Historically, Americans have cited vengeance — based on a misapplication of the Old Testament’s proportionate justice principle of “an eye for an eye” — as the overwhelming reason for their support for capital punishment, far above serving as justice or as a deterrent. Yet in recent years Christians seem to be rethinking not only this justification of the death penalty, but also the punishment itself. While a majority of Americans (60%) and even more Protestant Christians (66%) continue to support capital punishment, that level of support has dropped as the numbers of executions nationwide continue to decline.

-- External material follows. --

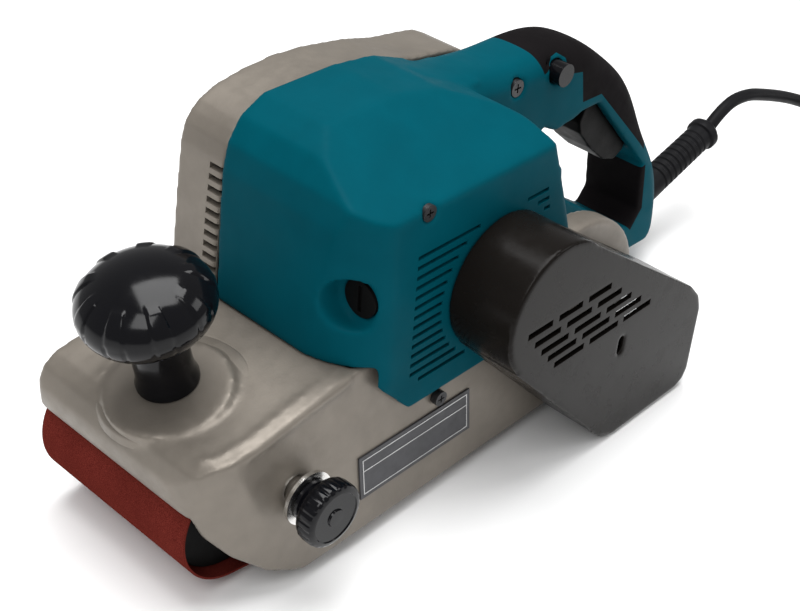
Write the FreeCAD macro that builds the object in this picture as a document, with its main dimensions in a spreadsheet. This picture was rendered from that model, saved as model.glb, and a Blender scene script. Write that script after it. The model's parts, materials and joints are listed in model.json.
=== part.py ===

One example of this shift in thinking is expressed by Christian ethicist Matthew Arbo in “The Case Against the Death Penalty” in “Cultural Engagement: A Crash Course in Contemporary Issues” (a volume I co-edited). Arbo acknowledges that while the Bible permits capital punishment, “Jesus’ instruction in the Gospel of Matthew 5:38-41 makes clear that retaliatory interpretations of the law are incorrect.”
Rather, Arbo argues, “Jesus implores forbearance and charity, dismissing any reading (of the Jewish law) that justifies vengeance.”
If vengeance as a reason for the death penalty is removed from the equation and the courts look more to factors of justice and deterrence, then it becomes clearer in a case with someone as mentally incapacitated as Andre Thomas that both justice and deterrence might be better served by heeding the plea to give Thomas lifetime imprisonment and psychiatric care.
As troubling and unique as the case of Andre Thomas is, it invites a closer examination of all the factors that play a part in death penalty cases: justice for victims of all kinds, care for the sick and vulnerable and mercy that fulfills not just the letter of the law but the spirit, too.